1. Eine Beschwerde gegen einen den Antrag auf Erlass einer einstweiligen Verfügung zurückweisenden Beschluss unterliegt dem Anwaltszwang nach § 78 Abs. 1 ZPO. Die Vorschriften der §§ 78 Abs. 3, 569 Abs. 3 Nr. 1 ZPO sehen eine Ausnahme vom Anwaltszwang nur dann vor, wenn der Rechtsstreit im ersten Rechtszug "nicht als Anwaltsprozess zu führen" ist oder war.
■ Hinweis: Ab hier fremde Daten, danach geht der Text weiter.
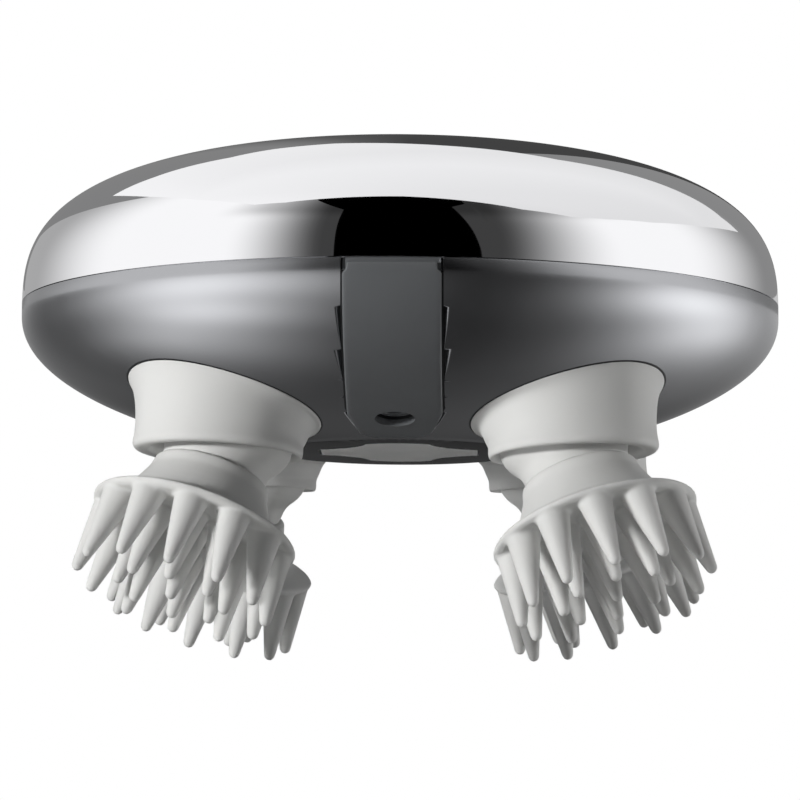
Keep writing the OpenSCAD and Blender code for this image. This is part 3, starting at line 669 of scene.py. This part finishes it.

Diese Voraussetzung ist im vorliegenden Fall nicht erfüllt.
a) Eine Ansicht meint allerdings unter Hinweis auf §§ 936, 920 Abs. 3 in Verbindung mit § 78 Abs. 3 ZPO sowie § 922 Abs. 1 und 3 ZPO, das zulässigerweise ohne anwaltliche Beteiligung abzuschließende erstinstanzliche Verfahren auf Erlass einer einstweiligen Verfügung sei nicht Anwaltsprozess im Sinne von §§ 78 Abs. 1, 569 Abs. 3 Nr. 1 ZPO (vgl. etwa OLG Celle, Beschluss vom 22. Januar 2009 - 13 W 135/08 -, Rn. 7, juris; OLG München, Beschluss vom 12. Juli 1995 - 28 W 1948/95 -, Rn. 2, juris; OLG Karlsruhe, Beschluss vom 5. Mai 1993 - 6 W 23/93 -, Rn. 3, juris; Kammergericht - ZS 25 -, Beschluss vom 15. August 1991 - 25 W 4373/91 -, Rn. 11, juris).
b) Nach der Gegenansicht ändert die nur für den Arrest- oder Verfügungsantrag geltende Befreiung vom Anwaltszwang gem. §§ 936, 920 Abs. 3 ZPO nichts daran, dass das Verfahren über den Erlass eines Arrestes oder einer einstweiligen Verfügung, wenn es vor dem Landgericht anhängig ist, gem. § 78 Abs. 1 ZPO grundsätzlich ein Anwaltsprozess sei (OLG Frankfurt, Beschluss vom 7. Januar 2021 - 6 W 120/20 -, Rn. 2 ff., juris; Beschluss vom 28. Juni 2010 - 6 W 91/10 -, Rn. 2 ff., juris; OLG Braunschweig, Beschluss vom 13. März 2020 - 9 W 13/19 -, Rn. 16 ff., juris; OLG Hamm, Beschluss vom 29. November 2007 - 8 W 40/07 -, Rn. 7 ff., juris; Saarländisches Oberlandesgericht Saarbrücken, Beschluss vom 17. März 1998 - 4 W 79/98 - 10 -, Rn. 7, juris; OLG Düsseldorf OLGZ 1983, 358; Heßler in: Zöller, ZPO, 34. Aufl., § 569 Rn. 14).